Damsel habit I'd forgotten...

Sk8r

Staff member
RC Mod
...Lol.
I have a 'loose' frag...poor thing. Usually I can just stick a branching coral into a hole in my rock and have it perfectly secure.

This one frag has been through the wars. It fell. I put it up more securely. It fell again. I put it up again. This morning---it's down again.

And a fat, attitudinal dascyllus damsel is swaggering about right over the vacant spot....

Oh, yesssssss.

Clowns do this a lot. Regular damsels (clowns are damsels, if you don't know) don't as a rule, but dascyllus have the body type of tomato clowns: where they fit on the descended-from tree, I don't know, but I can tell you they have the same habit. This head of rock is right dead center of the tank. I think I'm going to have to cede that area to Mr. Damsel or he'll go on working to dump it, which won't give the coral any security.

That's why, even stuck, it wouldn't stay put. The fishy technique is to grab it in the teeth and work it out and dump it.

I run a damsel tank. They are quirky little beggars. He's pretty (b&w stripe) but he is setting himself up as tank boss, fat as a tuna and mannered like a tomato clown.
 
Mr Stripey Dascyllus is still patrolling his new claim. I have news for him. He and the golden one-spot dascyllus are going to have to be a number, because I will NOT supply this 3-stripe romeo with another of his own kind. I'm wondering now if the fairly recent addition of the golden, to which he reacted by squiring the golden about, instead of fighting, has put this fellow in a 'family' sort of mind. Right now he's a real good advertisement for going one-of-a-kind in setting up with certain damsel types. He's pretty, but two of him would claim, oh, about 100 gallons of tank. Right now he's taking his half out of the middle.

Last fish I had this so-far-amusingly pushy was the clarkii clown pair that got themselves banished as total tank terrors back when. [They were aided and abetted by a carpet anemone that grew pizza-sized and began to take the middle of the tank.]
 
Round 4---I put the frag up.
In one hour, Mr Stripes has taken it down.

THIS time I use the worlds worst reef putty (avoid the pink stuff, get the green) to shape a new socket for the frag and GLUE it into place. While I'm recovering the frag, Mr. Stripes bumps my hand. Nope, Mr. Stripss, it's mine. And I'm-a gonna fix it so your little self can't move it.

Stay tuned.

I love these fish. They're smart, they're fearless, absolutely fearless once they know you're a food source, not a shark, and they plot. I'm quite sure they plot.

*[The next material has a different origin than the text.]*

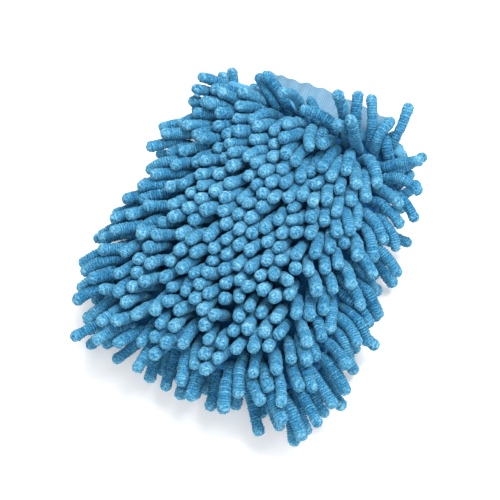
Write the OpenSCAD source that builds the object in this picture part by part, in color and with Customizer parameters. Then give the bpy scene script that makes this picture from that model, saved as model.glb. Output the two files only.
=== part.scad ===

We will see which species several million years of evolution has given the smarts to put that poor frag where it wants it.
 
Heh. It's been nearly two hours and so far so good. I usually don't have to glue my frags: I can see with Mr. Stripes in the tank, I'm going to have to do differently. It's amazing how strong a fish can be when he wants to move something. He's less than two inches long. The frag is bigger than he is.

But so far so good.
 
sk8r, you crack me up! this reminds me of how i'm always fighting with my urchin...i put the frag where i want it, he carts it around on his back. if he had a nose, he'd be thumbing it at me. if he had a thumb.

do you feel a little like ralphie's dad, fighting the furnace? hehe
 
WEll, it's stayed put through lights-out. We'll see in the morning. :) The smooth-skinned ape may have won.
 
And I rejoice to say...as the sun rises in the east, the frag is still up there, and coming out.

Sometimes the answer to a problem is to understand the fish, figure how to work around that problem, and figure a way to make it work. There are a lot of reasons to putty a frag--sloping rock, need to stabilize it (corals hate-hate-hate to move and wobble in the current) and --- a fish with a program. There are four good coral fixers: a really good snug hole for a frag stem; a rock that can be set to pin the frag stem; Ic-Gel aka superglue, which sets underwater, but which has to be applied out of the water; and for rocks too critical to move---a well-kneaded ball of stinky reef putty, which comes in a stick, either green or pink: I recommend the green. The pink tends to dry a bit and develop hard bits before use. Smells awful, but it sets underwater very quickly. Stick the frag stem into it, and shove it into a hole that doesn't fit well.